Running hadge on multiple samples#

The pipeline is able to run on multiple samples. In this scenario, the shared parameters for input data are retrieved from a sample sheet using params.multi_sample, which is set to null by default.

Sample sheet#

  • The sample sheet should contain a column called sampleId for unique sample IDs assigned to each sample.

  • The sample sheet (example file see the Resources section below) must contain different columns depending on the mode and methods you want to run.

    • hashing mode:

      sampleId

      rna_matrix_raw

      rna_matrix_filtered

      hto_matrix_raw

      hto_matrix_filtered

      sample1

      sample2

    • genetic mode: Set the value to “None” if the input data, for example, vcf_donor, is not available, similar to the single-sample mode. Do not forget to include the columns for HTO and RNA count matrices if params.generate_anndata or params.generate_mudata is enabled.

      sampleId

      bam

      bam_index

      barcodes

      nsample

      celldata

      vcf_mixed

      vcf_donor

      sample1

      sample2

    • rescue mode:

      sampleId

      rna_matrix_raw

      rna_matrix_filtered

      hto_matrix_raw

      hto_matrix_filtered

      bam

      bam_index

      barcodes

      nsample

      celldata

      vcf_mixed

      vcf_donor

      sample1

      sample2

  • The remaining parameters for each process are specified in the nextflow.config file, just like when demultiplexing a single sample.

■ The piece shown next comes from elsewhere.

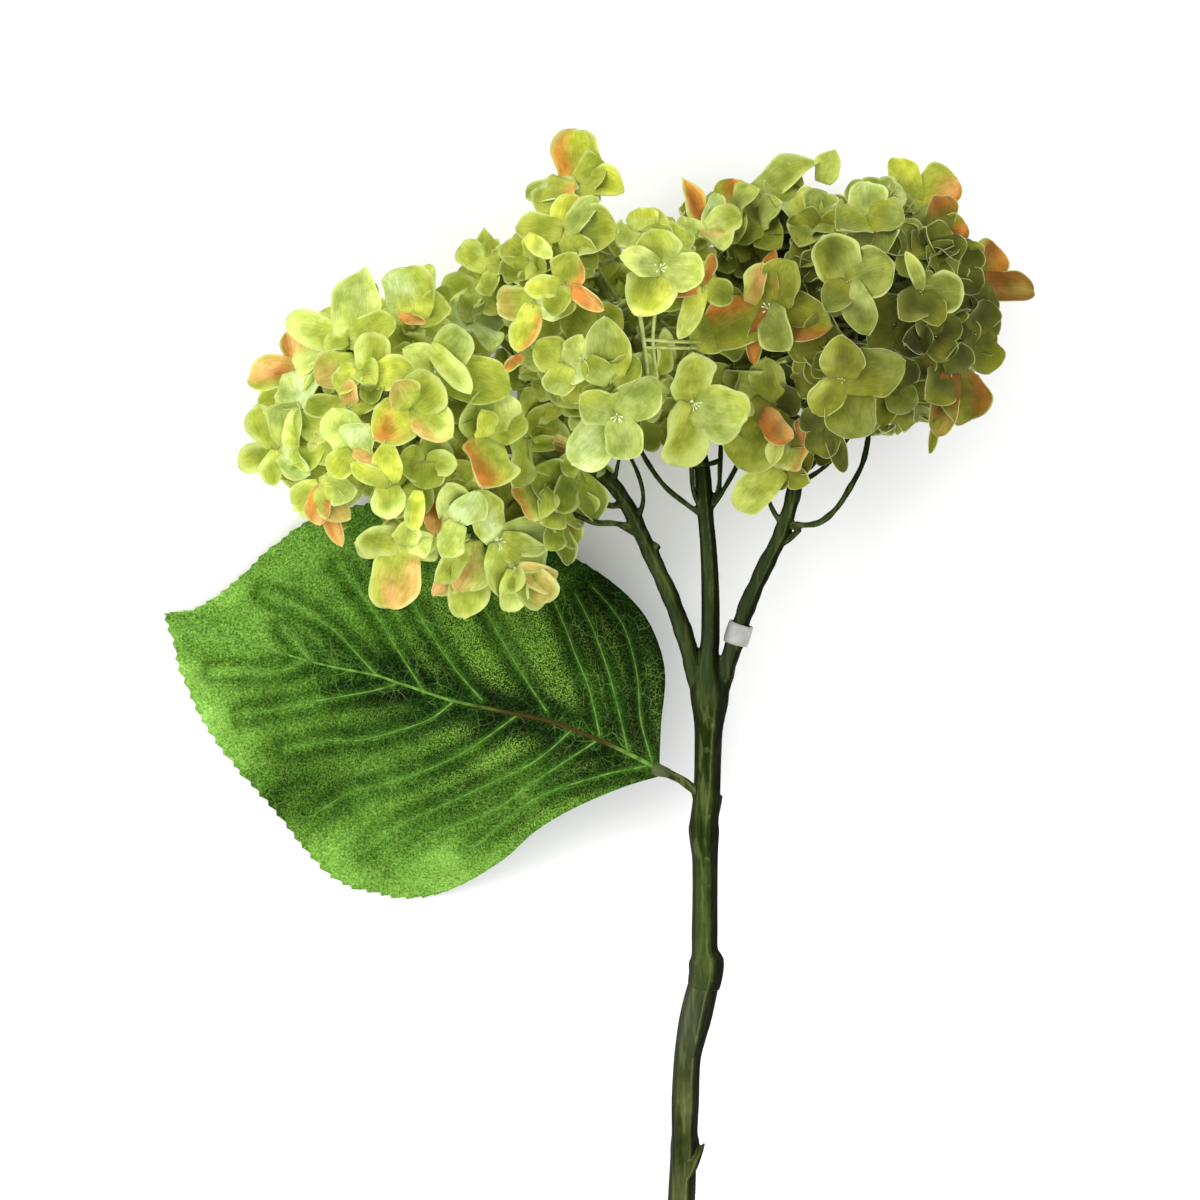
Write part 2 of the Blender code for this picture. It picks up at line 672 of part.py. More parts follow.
# ------------------------------------------------------- origin and real size
low = Vector((1e9, 1e9, 1e9))
high = -low
for obj in made:
    for vert in obj.data.vertices:
        for k in range(3):
            low[k], high[k] = min(low[k], vert.co[k]), max(high[k], vert.co[k])
offset = Vector(((low.x + high.x) / 2, (low.y + high.y) / 2, low.z))
place = Matrix.Scale(MM, 4) @ Matrix.Translation(-offset)
for obj in made:
    obj.data.transform(place)
    obj.data.update()
print("origin at", tuple(round(x, 3) for x in offset), "size",
      tuple(round(x, 1) for x in (high - low)))
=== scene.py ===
import math

import bmesh
import bpy
import numpy as np
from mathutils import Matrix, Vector


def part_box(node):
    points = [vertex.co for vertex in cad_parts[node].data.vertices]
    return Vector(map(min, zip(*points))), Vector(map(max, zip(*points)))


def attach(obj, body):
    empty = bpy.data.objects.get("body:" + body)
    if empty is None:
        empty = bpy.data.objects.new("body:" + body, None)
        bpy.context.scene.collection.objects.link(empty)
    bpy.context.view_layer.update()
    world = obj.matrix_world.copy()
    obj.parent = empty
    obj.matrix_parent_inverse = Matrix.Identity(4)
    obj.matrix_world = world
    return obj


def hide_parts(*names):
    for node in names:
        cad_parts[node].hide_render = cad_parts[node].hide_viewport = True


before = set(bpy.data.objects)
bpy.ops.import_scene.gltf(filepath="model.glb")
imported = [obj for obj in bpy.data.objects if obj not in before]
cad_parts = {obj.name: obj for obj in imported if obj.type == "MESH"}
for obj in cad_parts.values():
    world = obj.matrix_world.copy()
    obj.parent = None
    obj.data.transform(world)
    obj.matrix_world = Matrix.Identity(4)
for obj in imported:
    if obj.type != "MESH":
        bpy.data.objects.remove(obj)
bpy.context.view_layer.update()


# ---------------------------------------------------------------- the frame
# Drawing millimetres (u right, v to the head, w up) to metres in the frame:
# the leaf's box fixes the offset.
LEAF_LO, LEAF_HI = [Vector(c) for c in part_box("leaf")]
OFF = np.array([-150.4 - LEAF_LO.x * 1000.0, 195.0 - LEAF_HI.y * 1000.0,
                0.30 - LEAF_LO.z * 1000.0])
VIEW_U, VIEW_V, VIEW_W, VIEW_D = -28.0, 168.0, 45.0, 1500.0
FRAME_MM = 336.0


def P(u, v, w):
    """A point that shows at (u, v) from the camera, at height w (drawing mm)."""
    f = (VIEW_D - (w - VIEW_W)) / VIEW_D
    return np.array([VIEW_U + (u - VIEW_U) * f, VIEW_V + (v - VIEW_V) * f, w])


def to_world(points):
    return (np.asarray(points, float) - OFF) * 0.001


def lin(c):
    c = np.asarray(c, float)
    return np.where(c <= 0.04045, c / 12.92, ((c + 0.055) / 1.055) ** 2.4)


def smooth(a, b, x):
    t = np.clip((np.asarray(x, float) - a) / (b - a), 0.0, 1.0)
    return t * t * (3 - 2 * t)


def unit(a):
    a = np.asarray(a, float)
    n = np.linalg.norm(a)
    return a / n if n > 1e-9 else a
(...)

  • There is a distinction between running on a single sample and running on multiple samples. When processing multiple samples, the pipeline only permits a single value for each process parameter, whereas in the case of a single sample, multiple values separated by commas are allowed.

Output#

When running the pipeline on multiple samples, the pipeline output will be found in the folder "$projectDir/$params.outdir/$sampleId/$params.mode.

Resources#

There is an example sample sheet for multi_sample mode.